In addition, at December 31, 2016, the Company did not have a significant amount of production from QEP's owned properties that was subject to priorities, proration or third-party imposed curtailments that may affect quantities delivered to its customers, priority allocations or price limitations imposed by federal or state regulatory agencies, or any other factors beyond the Company's control that may affect its ability to meet its contractual obligations other than those discussed in Part I, Item 1A – Risk Factors, in this Annual Report on Form 10-K.

Seasonality

QEP drills and completes wells throughout the year, but adverse weather conditions can impact drilling, completion and field operations, which can impact overall production rates. Seasonal anomalies can minimize or exaggerate the impact on these operations, while extreme weather events can materially constrain our operations for a short period of time. In the Pinedale field, QEP typically ceases completion activities of newly drilled wells in the fourth quarter due to adverse weather conditions and resumes completion activity in the first quarter as weather allows. In the Williston Basin, QEP drills and completes wells throughout the year, but adverse weather conditions can impact drilling, completion and production operations.

Significant Customers

QEP's five largest customers accounted for 48%, 30%, and 33%, in the aggregate, of QEP's revenues for the years ended December 31, 2016, 2015 and 2014, respectively. During the year ended December 31, 2016, Shell Trading Company, BP Energy Company and Valero Marketing & Supply Company accounted for 14%, 10% and 10%, respectively, of QEP's total revenues. During the year ended December 31, 2015, no customer accounted for 10% or more of QEP's total revenues. During the year ended December 31, 2014, Valero Marketing & Supply Company accounted for 10% of QEP's total revenues. Management believes that the loss of any of these customers, or any other customer, would not have a material effect on the financial position or results of operations of QEP, since there are numerous potential purchasers of its production.

Competition

QEP faces competition in every facet of its business, including the acquisition of producing leaseholds, wells and undeveloped leaseholds, the marketing of oil, gas and NGL products and the procurement of goods, services and labor. The Company’s competitors include national oil companies, major integrated oil and gas companies, independent oil and gas companies, individual producers, gas marketers and major pipeline companies, as well as participants in other industries supplying energy, fuel and services to consumers.

Employees
 
At December 31, 2016, QEP had 656 employees compared to 693 employees at December 31, 2015. None of QEP's employees are represented by unions or covered by collective bargaining agreements.


23



Executive Officers of the Registrant

The name, age, period of service, title and business experience of each of QEP's executive officers as of January 31, 2017, are listed below:
Charles B. Stanley
 
58
 
Chairman (2012 to present). President and Chief Executive Officer (2010 to present).
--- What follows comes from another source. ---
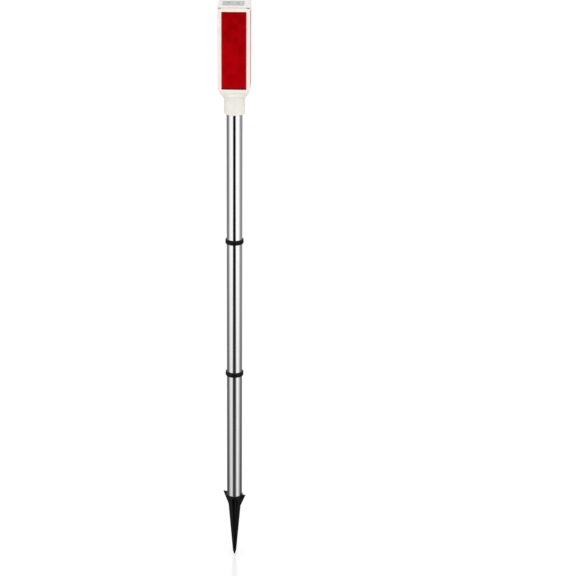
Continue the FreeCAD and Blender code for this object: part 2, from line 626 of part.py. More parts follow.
def make_screw(name, x, y, head_top):
    """A cross-recess screw, head downwards, whose shank stands up from head_top."""
    head = cylinder(f"{name}_head", "Dim.screw_head_radius", "Dim.screw_head_height", x, y,
                    f"{head_top} - Dim.screw_head_height")
    shank = cylinder(f"{name}_shank", "Dim.screw_radius", "Dim.screw_length", x, y, head_top)
    blank = fuse(f"{name}_blank", [head, shank])
    recess_z = f"{head_top} - Dim.screw_head_height"
    long_side, short_side, depth = "Dim.screw_radius * 2", "Dim.screw_recess", "Dim.screw_recess"
    cross = fuse(f"{name}_cross", [box(f"{name}_slot_x", (long_side, short_side, depth), x, y, recess_z),
                                   box(f"{name}_slot_y", (short_side, long_side, depth), x, y, recess_z)])
    return cut(name, blank, cross)


def make_screws(label, spots, head_top):
    screws = [make_screw(f"{label}_{number}", x, y, head_top) for number, (x, y) in enumerate(spots, start=1)]
    return finished(group(f"{label}_group", screws), label)


def make_board():
    """The circuit board, with holes for its four screws and for the battery's and the lamps' leads."""
    body = make_plate("circuit_board", BOARD_Z, "Dim.board_width", "Dim.board_thickness", "Dim.tray_corner")
    holes = new_sketch(body, "XY_Plane", "board_hole_section", "Dim.board_thickness")
    for x, y in spots_at(CORNERS, "Dim.post_place"):
        circle(holes, "Dim.screw_radius", x, y)
    feature(body, "Pocket", "board_holes", holes, "Dim.board_thickness")
    return finished(body, "circuit_board")


def make_components():
    """The parts soldered under the board: a driver chip, a choke, two capacitors and three resistors."""
    chip = box("driver_chip", ("Dim.chip_length", "Dim.chip_width", "Dim.chip_height"), "0", "Dim.chip_place",
               f"{BOARD_Z} - Dim.chip_height")
    choke = cylinder("choke", "Dim.choke_radius", "Dim.choke_height", "-Dim.chip_place", "0",
                     f"{BOARD_Z} - Dim.choke_height")
    pieces = [chip, choke]
    for hand, side in (("back", 1), ("front", -1)):
        pieces.append(cylinder(f"capacitor_{hand}", "Dim.capacitor_radius", "Dim.capacitor_height",
                               "Dim.chip_place", f"{side} * Dim.capacitor_place",
                               f"{BOARD_Z} - Dim.capacitor_height"))
    for number in range(3):
        pieces.append(box(f"resistor_{number + 1}", ("Dim.resistor_width", "Dim.resistor_length",
                                                     "Dim.resistor_height"),
                          f"({number} - 1) * Dim.resistor_pitch - Dim.chip_place", "Dim.chip_place",
                          f"{BOARD_Z} - Dim.resistor_height"))
    return finished(group("component_group", pieces), "circuit_components")


def make_lamp(name, turn):
    """One lamp lying on its side: a domed body with a flange, and two legs bent down to the board."""
    barrel_length = "(Dim.led_length - Dim.led_radius)"
    lying = FreeCAD.Rotation(FreeCAD.Vector(0, 1, 0), 90)
    axis_z = f"{BOARD_TOP_Z} + Dim.led_height"
    barrel = cylinder(f"{name}_barrel", "Dim.led_radius", barrel_length, "Dim.led_place")
    flange = cylinder(f"{name}_flange", "Dim.led_flange", "Dim.led_rim", "Dim.led_place")
    dome = doc.addObject("Part::Sphere", f"{name}_dome")
    dome.setExpression("Radius", "Dim.led_radius")
    place(dome, f"Dim.led_place + {barrel_length}")
    for piece in (barrel, flange):
        piece.Placement.Rotation = lying
    pieces = [barrel, flange, dome]
    for hand, side in (("left", 1), ("right", -1)):
        y = f"{side} * Dim.led_leg_gap / 2"
        pieces.append(box(f"{name}_{hand}_leg", ("Dim.led_bend", "Dim.led_leg", "Dim.led_leg"),
                          "Dim.led_place - Dim.led_bend / 2", y, "-Dim.led_leg / 2"))
        pieces.append(box(f"{name}_{hand}_foot", ("Dim.led_leg", "Dim.led_leg", "Dim.led_height"),
                          "Dim.led_place - Dim.led_bend + Dim.led_leg / 2", y, "-Dim.led_height"))
    return place(fuse(name, pieces), z=axis_z, turn=turn)


def make_battery():
    """A small rechargeable cell standing on its spring, button upwards."""
    body = body_of("battery", BATTERY_Z)
    profile = new_sketch(body, "XZ_Plane", "battery_profile")
    top = "(Dim.cell_length + Dim.cell_button)"
    outline(profile, [
        ("0", "0"), ("Dim.cell_radius - Dim.holder_gap", "0"), ("Dim.cell_radius", "Dim.holder_gap"),
        ("Dim.cell_radius", "Dim.cell_length - Dim.holder_gap"),
        ("Dim.cell_radius - Dim.holder_gap", "Dim.cell_length"),
        ("Dim.cell_button_radius", "Dim.cell_length"),
        ("Dim.cell_button_radius", top), ("0", top),
    ])
    revolve(body, "battery_turned", profile)
    return finished(body, "battery")


def make_holder():
    """The battery holder: a box open towards the front, hanging under the tray."""
    outside = box("holder_outside", ("Dim.holder_width", "Dim.holder_width", "Dim.holder_length"), z=HOLDER_Z)
    bay_width = "(Dim.holder_width - 2 * Dim.holder_wall)"
    bay = box("holder_bay", (bay_width, "Dim.holder_width", "Dim.holder_length - 2 * Dim.holder_wall"),
              y="-Dim.holder_wall", z=f"{HOLDER_Z} + Dim.holder_wall")
    return finished(cut("holder_cut", outside, bay), "battery_holder")


def make_spring():
    """The bent leaf spring under the battery: a flat foot, a rising leaf and a flat seat."""
    body = body_of("battery_spring", f"{HOLDER_Z} + Dim.holder_wall")
    leaf = new_sketch(body, "XZ_Plane", "spring_outline")
    half, thick, high = "Dim.contact_width / 2", "Dim.contact_thickness", "Dim.spring_height"
    seat = f"({high} - {thick})"
    seat_end = f"-{half} + Dim.spring_seat_inset"
    outline(leaf, [
        (half, "0"), (half, thick), (f"-{half} + Dim.spring_foot", thick), (half, seat), (half, high),
        (seat_end, high), (seat_end, seat), (f"{half} - Dim.spring_knee", seat), (f"-{half}", thick),
        (f"-{half}", "0"),
    ])
    feature(body, "Pad", "spring_strip", leaf, "Dim.spring_strip", Midplane=True)
    return finished(body, "battery_spring")


def make_contact():
    """The plate that the battery's button presses against."""
    z = f"{BATTERY_Z} + Dim.cell_length + Dim.cell_button"
    size = ("Dim.contact_width", "Dim.contact_width", "Dim.contact_thickness")
    return finished(box("contact_plate", size, z=z), "battery_contact")


def make_switch():
    """The slide switch under the board, and its knob in the middle of its slot's near half."""
    size = ("Dim.switch_length", "Dim.switch_width", "Dim.switch_height")
    case = box("switch_case", size, "0", "Dim.switch_place", f"{BOARD_Z} - Dim.switch_height")
    slot_size = ("Dim.knob_slot", "Dim.knob_width + 2 * Dim.reflector_gap", "Dim.knob_root")
    slot = box("switch_slot", slot_size, "0", "Dim.switch_place", f"{BOARD_Z} - Dim.switch_height")
    finished(cut("switch_cut", case, slot), "switch_body")
    knob_x = "(Dim.knob_length + 2 * Dim.reflector_gap - Dim.knob_slot) / 2"
    knob_top = f"({BOARD_Z} - Dim.switch_height + Dim.knob_root - Dim.reflector_gap)"
    knob = box("knob_block", ("Dim.knob_length", "Dim.knob_width", "Dim.knob_height"), knob_x,
               "Dim.switch_place", f"{knob_top} - Dim.knob_height")
    finished(knob, "switch_knob")


def make_leads():
    """Insulated leads: two from the solar cell down to the board, and two from the battery's ends."""
    solar_length = f"{RECESS_Z} - {BOARD_TOP_Z}"
    solar = [cylinder(f"solar_lead_{hand}", "Dim.wire_radius", solar_length, f"{side} * Dim.wire_place",
                      WIRE_Y, BOARD_TOP_Z) for hand, side in (("right", 1), ("left", -1))]
    finished(group("solar_lead_group", solar), "solar_leads")
    beside = "(Dim.holder_width / 2 + Dim.wire_radius + Dim.reflector_gap)"
    battery = [
        cylinder("battery_lead_top", "Dim.wire_radius", f"{TRAY_Z} - {BOARD_TOP_Z}", "-Dim.contact_width / 2",
                 beside, BOARD_TOP_Z),
        cylinder("battery_lead_bottom", "Dim.wire_radius", f"{HOLDER_Z} - {BOARD_TOP_Z}",
                 "Dim.contact_width / 4", "0", BOARD_TOP_Z),
    ]
    finished(group("battery_lead_group", battery), "battery_leads")


# ---------------------------------------------------------------- the marker

make_spike()
make_tube("pole_lower", POLE_LOWER_Z)
make_coupler("coupler_lower", f"({POLE_MIDDLE_Z} - Dim.flange_height)")
make_tube("pole_middle", POLE_MIDDLE_Z)
make_coupler("coupler_upper", f"({POLE_UPPER_Z} - Dim.flange_height)")
make_tube("pole_upper", POLE_UPPER_Z)
make_collar()
make_housing()
for side_name, quarter in zip(("front", "right", "back", "left"), QUARTERS):
    make_reflector(f"reflector_{side_name}", quarter)
make_gasket()
make_cap()
finished(make_plate("solar_cell", RECESS_Z, "Dim.cell_width", "Dim.cell_thickness", "Dim.window_corner",
                    "-Dim.cell_offset"), "solar_cell")
finished(make_plate("cell_cover", f"{RECESS_Z} + Dim.cell_thickness", "Dim.cell_width",
                    "Dim.glazing_thickness", "Dim.window_corner", "-Dim.cell_offset"), "cell_cover")
make_tray()
make_screws("tray_screws", spots_at(SIDES, "Dim.boss_place"), TRAY_Z)
make_board()
make_screws("board_screws", spots_at(CORNERS, "Dim.post_place"), BOARD_Z)
make_components()
lamps = [make_lamp(f"lamp_{side_name}", quarter)
         for side_name, quarter in zip(("right", "back", "left", "front"), QUARTERS)]
finished(group("lamp_group", lamps), "leds")
make_holder()
make_battery()
make_spring()
make_contact()
make_switch()
make_leads()
doc.recompute()

# ---------------------------------------------------------------- checks and export

failed = [item.Name for item in doc.Objects if {"Invalid", "Error"} & set(item.State)]
if failed:
    raise SystemExit(f"objects that did not recompute: {failed}")
labels = [part.Label for part in parts]
if len(labels) != len(set(labels)):
    raise SystemExit("two sub-parts share a label")
for part in parts:
    shape = part.Shape
    if shape.isNull() or not shape.isValid() or not shape.Solids:
        raise SystemExit(f"{part.Label} has no valid solid")

os.makedirs("parts", exist_ok=True)
for part in parts:
    part.Shape.exportStep(f"parts/{part.Label}.step")
    limits = part.Shape.BoundBox
    print(f"{part.Label:20} {len(part.Shape.Solids)} solids, volume {part.Shape.Volume / 1000:8.3f} cm3, "
          f"z {limits.ZMin:8.2f} to {limits.ZMax:8.2f}")
print(f"{len(parts)} sub-parts")
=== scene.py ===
import math

import bmesh
import bpy
from mathutils import Matrix, Vector


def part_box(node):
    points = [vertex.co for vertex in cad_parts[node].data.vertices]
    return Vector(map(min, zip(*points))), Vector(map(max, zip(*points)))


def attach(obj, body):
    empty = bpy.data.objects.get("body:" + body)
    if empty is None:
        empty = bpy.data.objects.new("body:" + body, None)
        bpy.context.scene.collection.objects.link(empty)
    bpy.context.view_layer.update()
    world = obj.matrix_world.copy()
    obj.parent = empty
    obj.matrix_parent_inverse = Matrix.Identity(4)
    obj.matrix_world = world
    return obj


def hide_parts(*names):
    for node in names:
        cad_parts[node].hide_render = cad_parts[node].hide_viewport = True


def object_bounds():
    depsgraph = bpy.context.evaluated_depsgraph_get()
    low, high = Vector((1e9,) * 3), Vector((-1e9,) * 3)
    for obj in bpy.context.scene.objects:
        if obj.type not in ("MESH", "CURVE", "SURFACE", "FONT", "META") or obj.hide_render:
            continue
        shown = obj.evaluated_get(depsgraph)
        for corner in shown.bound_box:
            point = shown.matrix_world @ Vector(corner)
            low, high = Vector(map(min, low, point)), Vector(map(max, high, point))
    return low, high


# The looks of a solar driveway marker: red reflector panels in a white head, a polished sectional
# pole with black couplers, and a black finned ground spike. Metres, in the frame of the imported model.

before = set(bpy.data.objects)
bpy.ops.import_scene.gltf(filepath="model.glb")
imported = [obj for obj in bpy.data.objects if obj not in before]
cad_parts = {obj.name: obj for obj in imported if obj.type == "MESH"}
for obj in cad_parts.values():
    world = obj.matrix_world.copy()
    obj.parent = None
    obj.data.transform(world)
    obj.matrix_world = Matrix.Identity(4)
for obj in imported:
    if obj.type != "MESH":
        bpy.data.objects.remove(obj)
cad_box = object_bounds()

MM = 0.001

# ---------------------------------------------------------------- camera, light and floor

VIEW_AZIMUTH = math.radians(2.4)
VIEW_ELEVATION = math.radians(21)
VIEW_DISTANCE = 2.921        # metres from the camera to the point on the pole it looks at
AIM_HEIGHT = 0.3736          # height of that point
LENS = 112.5                 # focal length in mm
SHIFT_X = 0.0928             # how much of its width the picture is moved to the right
FARTHEST = 100               # metres at which the camera's sight ends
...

Previous titles with Questar Corporation: Chief Operating Officer (2008 to 2010); Executive Vice President and Director (2003 to 2010); President, Chief Executive Officer and Director, Market Resources and Market Resources subsidiaries (2002 to 2010).
Richard J. Doleshek
 
58
 
Executive Vice President and Chief Financial Officer (2010 to present). Treasurer (2010 to 2014). Chief Accounting Officer (2013 to 2014). Previous titles with Questar Corporation: Executive Vice President and Chief Financial Officer (2009 to 2010). Prior to joining Questar, Mr. Doleshek was Executive Vice President and Chief Financial Officer at Hilcorp Energy Company (2001 to 2009).
Jim E. Torgerson
 
53
 
Executive Vice President, QEP Energy (2013 to Present). Senior Vice President - Operations (2012 to 2013). Senior Vice President, Drilling and Completions (2011 to 2012). Previous titles with Questar Corporation: Vice President, Drilling and Completions (2009 to 2010); Vice President, Rockies Drilling and Completions (2005 to 2008).
Christopher K. Woosley
 
47
 
Vice President, General Counsel and Corporate Secretary (January 2016 to present). Vice President and General Counsel (2012 to 2016). Senior Attorney (2010 to 2012). Prior to joining QEP, Mr. Woosley was a partner in the law firm Cooper Newsome & Woosley PLLP (2003 to 2010).
Margo D. Fiala
 
53
 
Vice President, Human Resources (2010 to present). Prior to joining QEP, Ms. Fiala held a variety of roles at Suncor Energy (1995 to 2010), including Director of Human Resources.
Matthew T. Thompson
 
44
 
Vice President, Energy (2015 to present). Vice President - Northern Region (2013 to 2015). General Manager - High Plains Division (2012 to 2013). General Manager - Legacy Division (2011 to 2012). Reservoir Engineer Manager (2010 to 2011). Previous Titles with Questar Corporation: Manager - Business Development (2009 to 2010); Director of Planning (2006 to 2009).
Alice B. Ley
 
43
 
Vice President, Controller and Chief Accounting Officer (2014 to present). Interim Controller (2013-2014). Director of Financial Reporting (2012 to 2013). Prior to joining QEP, Ms. Ley was an Accounting/Financial Analyst Manager at Frontier Oil Corporation (2001 to 2011) and an Audit Manager in the Energy Division of Arthur Anderson, LLP (1996 to 2001).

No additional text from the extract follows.